#### [Source data]
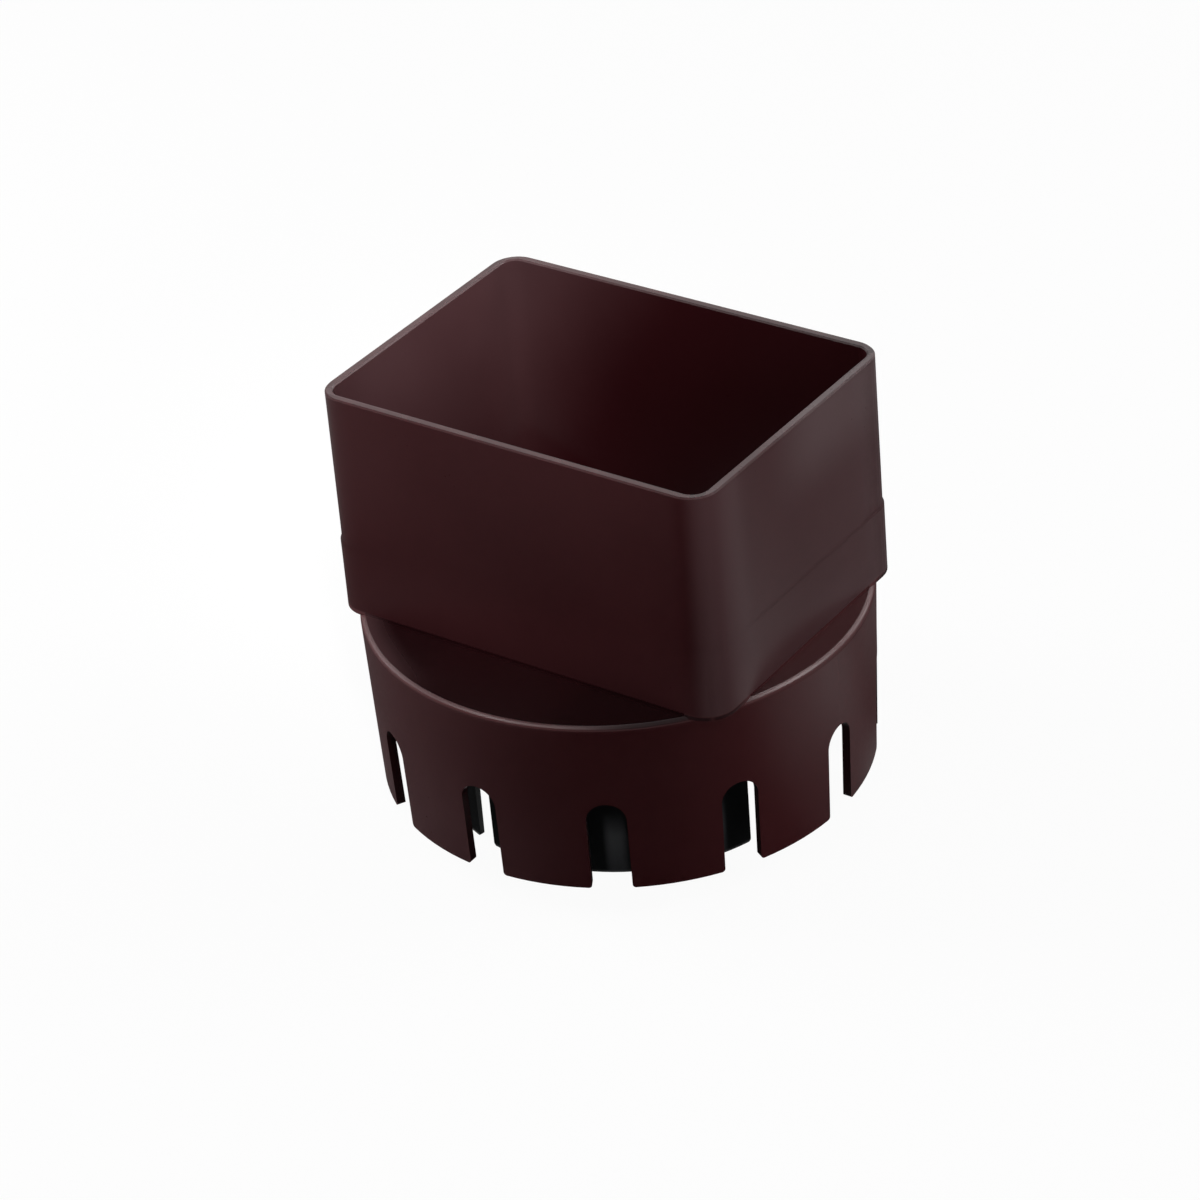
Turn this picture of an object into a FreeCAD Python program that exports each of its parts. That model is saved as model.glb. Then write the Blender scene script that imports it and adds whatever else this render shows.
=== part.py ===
import FreeCAD, Part
import math
import os
from FreeCAD import Vector

# Downspout adapter, moulded in one piece. A rectangular socket takes the foot of a downspout. Under it
# a round shoulder carries two slotted rings, one inside the other: the outer one, the skirt, goes into
# a large drain pipe, and the inner one goes into a small drain pipe.
# Origin: the middle of the foot that it stands on. +Z is up, and +X runs along the socket's long side.
# Lengths are in millimetres and angles in degrees.

# Downspout, outside, and the socket that it slips into
downspout_length = 82.6
downspout_width = 58.8
downspout_corner = 2.5
downspout_slip = 0.65         # gap all round the downspout at the socket's mouth
socket_height = 47.3          # shoulder to rim
socket_draft = 0.37           # slope of the socket's walls
corner_extra = 0.6            # the socket's outside corners are this much rounder than an even wall makes them
rim_bevel = 0.3               # bevel at 45 degrees on both edges of the rim
wall = 1.8                    # thickness of the socket's and the skirt's walls

# Band round the foot of the socket, slightly proud of the wall above it
band_height = 15.0
band_step = 0.3
band_ramp = 0.5               # height over which the wall swells out to the band

# Drain pipes, inside, and the gap that each ring leaves at its root
large_pipe_bore = 101.6
large_pipe_slip = 0.5
small_pipe_bore = 76.2
small_pipe_slip = 0.2

# Shoulder plate
plate = 2.0
shoulder_round = 1.1          # round on the shoulder's outer edge
round_flats = 4               # the round is turned as this many narrow flats
corner_sink = 0.3             # the socket's overhanging corners end this far below the shoulder's top

# Rings
skirt_height = 37.2           # foot of the skirt to the shoulder's top
skirt_draft = 1.7             # the skirt leans in towards its foot
ring_drop = 4.8               # the inner ring reaches this far below the skirt
ring_draft = 0.5
ring_wall = 1.0               # thickness of the inner ring at its foot

# Slots that part the rings into tabs
slot_count = 12
skirt_slot_width = 7.7
skirt_slot_height = 19.7      # foot of the skirt to the crown of the slot
ring_slot_width = 4.2
ring_slot_height = 24.5       # foot of the ring to the crown of the slot
tab_round = 0.7               # round on the lower corners of a tab

# Way for the water
stop_ledge = 2.0              # ledge beside the opening, on which the downspout stops

# Levels
ring_foot = 0.0
skirt_foot = ring_foot + ring_drop
shoulder_top = skirt_foot + skirt_height
plate_bottom = shoulder_top - plate
rim = shoulder_top + socket_height
socket_bottom = shoulder_top - corner_sink
band_top = shoulder_top + band_height
corner_floor = socket_bottom + wall

# Radii of the rings at their root, where they meet the shoulder, and at their foot
skirt_root_radius = large_pipe_bore / 2 - large_pipe_slip
skirt_foot_radius = skirt_root_radius - skirt_height * math.tan(math.radians(skirt_draft))
ring_lean = (plate_bottom - ring_foot) * math.tan(math.radians(ring_draft))
ring_root_radius = small_pipe_bore / 2 - small_pipe_slip
ring_foot_radius = ring_root_radius - ring_lean
bore_foot_radius = ring_foot_radius - ring_wall
bore_root_radius = bore_foot_radius - ring_lean
middle_of_gap = (ring_root_radius + skirt_root_radius - wall) / 2

# Half sizes of the downspout, with the slip gap
mouth_half_length = downspout_length / 2 + downspout_slip
mouth_half_width = downspout_width / 2 + downspout_slip
mouth_corner = downspout_corner + downspout_slip

overshoot = 1.0               # how far a cutting shape runs past the surface that it cuts


def rounded_rectangle(half_length, half_width, corner, z):
    quarters = []
    for side_x, side_y, start in ((1, 1, 0), (-1, 1, 90), (-1, -1, 180), (1, -1, 270)):
        centre = Vector(side_x * (half_length - corner), side_y * (half_width - corner), z)
        circle = Part.Circle(centre, Vector(0, 0, 1), corner)
        quarters.append(Part.Arc(circle, math.radians(start), math.radians(start + 90)))
    edges = []
    for index, quarter in enumerate(quarters):
        following = quarters[(index + 1) % len(quarters)]
        edges.append(quarter.toShape())
        edges.append(Part.LineSegment(quarter.EndPoint, following.StartPoint).toShape())
    return Part.Wire(edges)


# The outline of the socket's mouth, grown outwards by a given amount, at a height
def mouth_outline(growth, z, extra=0.0):
    corner = mouth_corner + growth + extra
    return rounded_rectangle(mouth_half_length + growth, mouth_half_width + growth, corner, z)


# The socket's outside: bevelled at the rim, it widens slightly downwards and swells out to the band
def socket_block():
    slope = math.tan(math.radians(socket_draft))
    ramp_foot = band_top - band_ramp
    levels = (
        (rim, -rim_bevel),
        (rim - rim_bevel, 0.0),
        (band_top, 0.0),
        (ramp_foot, band_step),
        (socket_bottom, band_step),
    )
    outlines = [mouth_outline(wall + slope * (rim - z) + step, z, corner_extra) for z, step in levels]
    return Part.makeLoft(outlines, True, True)


# The space inside the socket, which narrows slightly towards a floor at the given height
def socket_space(floor):
    slope = math.tan(math.radians(socket_draft))
    levels = (
        (floor, 0.0),
        (rim - rim_bevel, 0.0),
        (rim + overshoot, rim_bevel + overshoot),
    )
    outlines = [mouth_outline(-slope * (rim - z) + flare, z) for z, flare in levels]
    return Part.makeLoft(outlines, True, True)


# The floor lies level with the shoulder, but the corners overhang the shoulder and have a higher floor
def socket_hollow():
    within_shoulder = Part.makeCylinder(skirt_root_radius - wall, corner_floor - shoulder_top,
                                        Vector(0, 0, shoulder_top))
    lower_part = socket_space(shoulder_top).common(within_shoulder)
    return socket_space(corner_floor).fuse(lower_part)


# Points along the round on the shoulder's edge, from the top of the plate to the outside of the skirt
def shoulder_edge():
    turn = 90 + skirt_draft
    middle_radius = skirt_root_radius - shoulder_round * math.tan(math.radians(turn / 2))
    middle_z = shoulder_top - shoulder_round
    points = []
    for step in range(round_flats + 1):
        angle = math.radians(turn * step / round_flats)
        points.append((middle_radius + shoulder_round * math.sin(angle), middle_z + shoulder_round * math.cos(angle)))
    return points


# Plate, skirt and inner ring, turned from one half section
def shoulder_and_rings():
    section = [(0, shoulder_top)] + shoulder_edge() + [
        (skirt_foot_radius, skirt_foot),
        (skirt_foot_radius - wall, skirt_foot),
        (skirt_root_radius - wall, plate_bottom),
        (ring_root_radius, plate_bottom),
        (ring_foot_radius, ring_foot),
        (bore_foot_radius, ring_foot),
        (bore_root_radius, plate_bottom),
        (0, plate_bottom),
    ]
    corners = [Vector(radius, 0, z) for radius, z in section]
    outline = Part.makePolygon(corners + corners[:1])
    return Part.Face(outline).revolve(Vector(0, 0, 0), Vector(0, 0, 1), 360)


# The opening in the floor is the bore of the inner ring, narrowed to leave the stop ledge
def water_way():
    slope = math.tan(math.radians(socket_draft))
    inset = -slope * socket_height - stop_ledge
    throat = Part.makeCylinder(bore_root_radius, plate + 2 * overshoot, Vector(0, 0, plate_bottom - overshoot))
    inside_ledge = Part.Face(mouth_outline(inset, plate_bottom - overshoot))
    return throat.common(inside_ledge.extrude(Vector(0, 0, plate + 2 * overshoot)))


# One slot, cut along +X between two radii: open and flared at the foot, with a round crown
def slot(width, height, foot, inner_radius, outer_radius):
    half = width / 2
    flare = half + tab_round
    spring = foot + height - half
    turn = tab_round * (1 - math.sqrt(0.5))

    def point(y, z):
        return Vector(inner_radius, y, z)

    outline = Part.Wire([
        Part.LineSegment(point(-flare, foot - overshoot), point(-flare, foot)).toShape(),
        Part.Arc(point(-flare, foot), point(-half - turn, foot + turn), point(-half, foot + tab_round)).toShape(),
        Part.LineSegment(point(-half, foot + tab_round), point(-half, spring)).toShape(),
        Part.Arc(point(-half, spring), point(0, foot + height), point(half, spring)).toShape(),
        Part.LineSegment(point(half, spring), point(half, foot + tab_round)).toShape(),
        Part.Arc(point(half, foot + tab_round), point(half + turn, foot + turn), point(flare, foot)).toShape(),
        Part.LineSegment(point(flare, foot), point(flare, foot - overshoot)).toShape(),
        Part.LineSegment(point(flare, foot - overshoot), point(-flare, foot - overshoot)).toShape(),
    ])
    return Part.Face(outline).extrude(Vector(outer_radius - inner_radius, 0, 0))


# The skirt's slots lie on the axes, and the inner ring's slots lie midway between them
def all_slots():
    pitch = 360 / slot_count
    skirt_slot = slot(skirt_slot_width, skirt_slot_height, skirt_foot, middle_of_gap,
                      skirt_root_radius + overshoot)
    ring_slot = slot(ring_slot_width, ring_slot_height, ring_foot, bore_root_radius - overshoot, middle_of_gap)
    slots = []
    for number in range(slot_count):
        slots.append(skirt_slot.rotated(Vector(0, 0, 0), Vector(0, 0, 1), number * pitch))
        slots.append(ring_slot.rotated(Vector(0, 0, 0), Vector(0, 0, 1), (number + 0.5) * pitch))
    return slots


def adapter():
    outside = shoulder_and_rings().fuse(socket_block())
    return outside.cut([socket_hollow(), water_way()] + all_slots())


os.makedirs("parts", exist_ok=True)
moulding = adapter()
moulding.exportStep("parts/adapter.step")
print("adapter: solids", len(moulding.Solids), "valid", moulding.isValid(), "volume", round(moulding.Volume))
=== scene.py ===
import math
import bpy
from mathutils import Matrix, Vector

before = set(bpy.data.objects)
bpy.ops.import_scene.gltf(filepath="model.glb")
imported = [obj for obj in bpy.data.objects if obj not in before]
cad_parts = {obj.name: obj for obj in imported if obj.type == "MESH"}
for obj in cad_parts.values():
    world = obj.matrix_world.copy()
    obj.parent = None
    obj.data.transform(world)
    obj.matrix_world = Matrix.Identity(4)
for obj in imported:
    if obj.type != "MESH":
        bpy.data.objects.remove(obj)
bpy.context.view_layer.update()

mm = 0.001
print("frame loaded:", ", ".join(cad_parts))


# Shader maths: a socket with operators, so that a mask can be written as an expression
class Value:
    def __init__(self, shader, socket):
        self.shader = shader
        self.socket = socket

    def math(self, operation, *others):
        node = self.shader.tree.nodes.new("ShaderNodeMath")
        node.operation = operation
        for index, item in enumerate((self,) + others):
            self.shader.feed(node.inputs[index], item)
        return Value(self.shader, node.outputs[0])

    def __add__(self, other):
        return self.math("ADD", other)

    def __radd__(self, other):
        return self.math("ADD", other)

    def __sub__(self, other):
        return self.math("SUBTRACT", other)

    def __rsub__(self, other):
        return self.math("MULTIPLY", -1.0).math("ADD", other)

    def __mul__(self, other):
        return self.math("MULTIPLY", other)

    def __rmul__(self, other):
        return self.math("MULTIPLY", other)

    def clamped(self):
        return self.math("MAXIMUM", 0.0).math("MINIMUM", 1.0)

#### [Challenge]
Go through the material above and output exactly the lines from the one containing "# The skirt's" through the one containing "bpy.context.view_layer.update()".

#### [Correct result]
# The skirt's slots lie on the axes, and the inner ring's slots lie midway between them
def all_slots():
    pitch = 360 / slot_count
    skirt_slot = slot(skirt_slot_width, skirt_slot_height, skirt_foot, middle_of_gap,
                      skirt_root_radius + overshoot)
    ring_slot = slot(ring_slot_width, ring_slot_height, ring_foot, bore_root_radius - overshoot, middle_of_gap)
    slots = []
    for number in range(slot_count):
        slots.append(skirt_slot.rotated(Vector(0, 0, 0), Vector(0, 0, 1), number * pitch))
        slots.append(ring_slot.rotated(Vector(0, 0, 0), Vector(0, 0, 1), (number + 0.5) * pitch))
    return slots


def adapter():
    outside = shoulder_and_rings().fuse(socket_block())
    return outside.cut([socket_hollow(), water_way()] + all_slots())


os.makedirs("parts", exist_ok=True)
moulding = adapter()
moulding.exportStep("parts/adapter.step")
print("adapter: solids", len(moulding.Solids), "valid", moulding.isValid(), "volume", round(moulding.Volume))
=== scene.py ===
import math
import bpy
from mathutils import Matrix, Vector

before = set(bpy.data.objects)
bpy.ops.import_scene.gltf(filepath="model.glb")
imported = [obj for obj in bpy.data.objects if obj not in before]
cad_parts = {obj.name: obj for obj in imported if obj.type == "MESH"}
for obj in cad_parts.values():
    world = obj.matrix_world.copy()
    obj.parent = None
    obj.data.transform(world)
    obj.matrix_world = Matrix.Identity(4)
for obj in imported:
    if obj.type != "MESH":
        bpy.data.objects.remove(obj)
bpy.context.view_layer.update()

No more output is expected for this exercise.